Running north to south: Marsannay and Fixin at the top, then the heavyweight run of Gevrey-Chambertin, Morey-Saint-Denis, Chambolle-Musigny, Vougeot, Vosne-Romanée (with Flagey-Échézeaux) and Nuits-Saint-Georges. Gevrey has the most Grands Crus, Vosne-Romanée the most valuable, and Chambolle the most delicate. Each village stamps its own accent on the same grape — the whole point of the place.

Which is the most famous vineyard in the Côte de Nuits?

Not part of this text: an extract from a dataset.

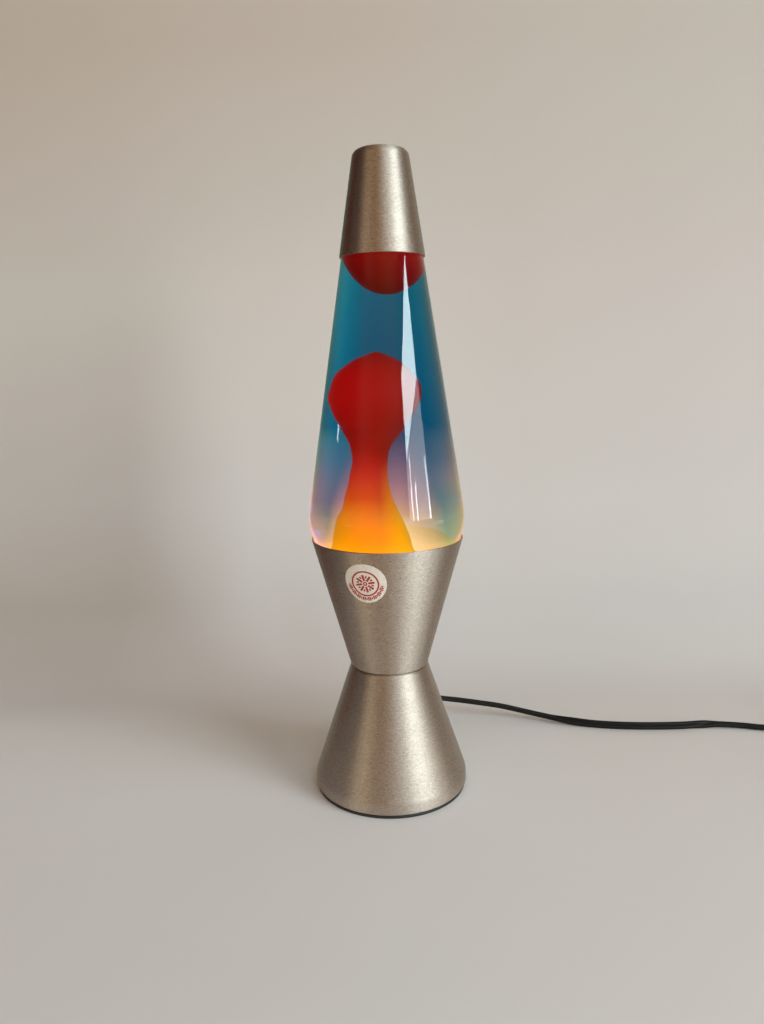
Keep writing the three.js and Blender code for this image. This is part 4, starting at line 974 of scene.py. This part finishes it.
def bottle():
    """The glass. Its inner wall is wetted glass, and its outside is heel glass low down."""
    stand = seat_radius(BOTTLE_BASE, 0) - STAND_INSET
    outside = rounded([
        (0, BOTTLE_BASE + PUSH_UP),
        (stand - PUSH_UP_SLOPE, BOTTLE_BASE + PUSH_UP, PUSH_UP_FILLET),
        (stand, BOTTLE_BASE, STAND_FILLET),
        *glass_side(BOTTLE_BASE, 0),
        (NECK_RADIUS, NECK_TOP - NECK_LENGTH, NECK_FOOT_FILLET),
        (NECK_RADIUS, NECK_TOP, BEAD_FILLET),
        (BEAD_RADIUS, NECK_TOP + BEAD_ROUND, BEAD_FILLET),
        (BEAD_RADIUS, MOUTH_HEIGHT - BEAD_ROUND, BEAD_FILLET),
        (BEAD_RADIUS - BEAD_ROUND, MOUTH_HEIGHT, BEAD_FILLET),
        (MOUTH_RADIUS, MOUTH_HEIGHT),
    ], GLASS_STEPS)
    inside = rounded([
        (0, INNER_FLOOR),
        *glass_side(INNER_FLOOR, GLASS_WALL),
        (MOUTH_RADIUS, NECK_TOP - BEAD_DROP),
    ], GLASS_STEPS)
    made = shape("bottle", revolve(inside[::-1] + outside), ROUND_SMOOTH)
    piece(made, GLASS, "globe", "glass_bottle")
    for look in (WET_GLASS, HEEL_GLASS):
        made.data.materials.append(look.material)
    for face in made.data.polygons:
        x, y, height = face.center
        inner = face.normal.dot(Vector((x, y, 0))) < 0 or abs(height - INNER_FLOOR) < WETTING
        if inner and height < LIQUID_TOP:
            face.material_index = 1  # wetted glass
        elif not inner and height < HEEL_TOP:
            face.material_index = 2  # heel glass


def liquid_fill():
    """The liquid, up to its level behind the cap."""
    inset = GLASS_WALL + WETTING
    base = INNER_FLOOR + WETTING
    side = rounded([(0, base), *glass_side(base, inset), (0, NECK_TOP)], GLASS_STEPS)
    kept = [(radius, height) for radius, height in side if height < LIQUID_TOP]
    level = [(taper_radius(LIQUID_TOP, inset), LIQUID_TOP), (0, LIQUID_TOP)]
    piece(shape("liquid_fill", revolve(kept + level), ROUND_SMOOTH), LIQUID, "globe", "liquid")


# Wax: each row has the share of the column's height, and shares of the glass's inner radius:
# the lean to the right, the half width across and the half depth
WAX_SHARES = [
    (0, -0.1, 0.835, 0.8),
    (0.055, -0.12, 0.785, 0.76),
    (0.12, -0.2, 0.676, 0.61),
    (0.189, -0.17, 0.465, 0.47),
    (0.234, -0.168, 0.411, 0.42),
    (0.294, -0.176, 0.335, 0.34),
    (0.34, -0.182, 0.29, 0.29),
    (0.4, -0.194, 0.247, 0.25),
    (0.46, -0.197, 0.218, 0.22),
    (0.543, -0.187, 0.207, 0.21),
    (0.603, -0.178, 0.248, 0.24),
    (0.633, -0.172, 0.292, 0.28),
    (0.663, -0.162, 0.358, 0.34),
    (0.694, -0.157, 0.42, 0.4),
    (0.724, -0.158, 0.492, 0.46),
    (0.769, -0.151, 0.576, 0.53),
    (0.814, -0.143, 0.635, 0.59),
    (0.859, -0.132, 0.627, 0.58),
    (0.904, -0.155, 0.565, 0.53),
    (0.942, -0.146, 0.45, 0.43),
    (0.968, -0.134, 0.32, 0.31),
    (0.986, -0.124, 0.175, 0.17),
    (1, -0.12, 0.03, 0.03),
]
WAX_SIDES = 72
WAX_ROW_STEPS = 6
WAX_LEAST_SHARE = 0.02
WAX_RIPPLE = 0.0006
RIPPLE_SCALE = 90
WAX_GAP = 0.0006
WAX_SMOOTH = radians(80)
DOME_LEVELS = 40
DOME_DIP = 0.0003
DOME_PLACE = Vector((0.0018, 0, 0.322))
DOME_RADII = Vector((0.0196, 0.0196, 0.0315))


def inside_radius(height):
    return min(seat_radius(height, GLASS_WALL), taper_radius(height, GLASS_WALL))


def wax_ring(middle, across, deep, ripple=0.0):
    """An oval ring of wax, drawn in to the inside of the liquid where it is past it."""
    room = inside_radius(middle.z) - WAX_GAP
    ring = []
    for angle in around(WAX_SIDES):
        out = Vector((cos(angle), sin(angle), 0))
        place = middle + Vector((out.x * across, out.y * deep, 0))
        place += out * (ripple * noise.noise(place * RIPPLE_SCALE))
        away = hypot(place.x, place.y)
        share = min(1, room / away) if away else 1
        ring.append(Vector((place.x * share, place.y * share, place.z)))
    return ring


def wax_rise():
    """The column: an oval ring at each row, and between the rows."""
    rows = smoothed([Vector(row) for row in WAX_SHARES], lambda a, b: WAX_ROW_STEPS)
    rings = []
    for share, lean, *halves in rows:
        height = WAX_BASE + (WAX_PEAK - WAX_BASE) * share
        room = inside_radius(height) - SEAT_GAP
        across, deep = (max(half, WAX_LEAST_SHARE) * room for half in halves)
        rings.append(wax_ring(Vector((lean * room, 0, height)), across, deep, WAX_RIPPLE))
    piece(shape("wax_rise", skin(rings), WAX_SMOOTH), WAX, "globe", "wax_column")


def wax_float():
    """The lump at the top: a ball cut off flat at the liquid's level, against the glass."""
    low = DOME_PLACE.z - DOME_RADII.z
    top = LIQUID_TOP - DOME_DIP
    rings = []
    for k in range(1, DOME_LEVELS + 1):
        height = low + (top - low) * (k / DOME_LEVELS) ** 1.5
        share = max(0, 1 - ((height - DOME_PLACE.z) / DOME_RADII.z) ** 2) ** 0.5
        middle = Vector((DOME_PLACE.x, DOME_PLACE.y, height))
        rings.append(wax_ring(middle, DOME_RADII.x * share, DOME_RADII.y * share))
    piece(shape("wax_float", skin(rings), WAX_SMOOTH), DOME_WAX, "globe", "wax_dome")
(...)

Romanée-Conti, in Vosne-Romanée — a tiny Grand Cru monopoly farmed by the Domaine de la Romanée-Conti, and about the most coveted patch of vines in the world. Around it sit its near-equals: La Tâche, Richebourg, La Romanée and Romanée-Saint-Vivant. But 'famous' and 'drinkable' rarely overlap here — these are allocation-only trophies. The joy of the Côte de Nuits is the brilliant Village and Premier Cru wines you can actually buy.

Can you visit wineries in the Côte de Nuits?

Yes — many family domaines and the négociant houses in Nuits-Saint-Georges take visitors, most by appointment. The Route des Grands Crus threads all the great villages, and the Château du Clos de Vougeot in the middle of its famous walled vineyard is open to tour. The icons — the Domaine de la Romanée-Conti above all — are effectively shut to the public. Plan around the estates that want you there; a good local guide opens doors a cold email never will.

Glossary

Côte d'Or
The 'golden slope' — the narrow limestone escarpment at Burgundy's heart, running from Dijon to Santenay, split into the red Côte de Nuits in the north and the Côte de Beaune to the south.
Clos
A walled vineyard, a legacy of the monks who first mapped these slopes — Clos de Vougeot, Clos de Tart, Clos de la Roche. The wall marks a plot judged distinct enough to fence off centuries ago; many are Grands Crus today.
Monopole
A named vineyard owned and farmed in its entirety by one estate. The Côte de Nuits holds the most fabled examples — Romanée-Conti and La Tâche in Vosne-Romanée, Clos de Tart in Morey-Saint-Denis.
Grand Cru
The top rung of Burgundy's ladder, the vineyard name standing alone on the label. The Côte de Nuits holds the lion's share of the reds — Chambertin, Musigny, Clos de Vougeot, Richebourg and the rest.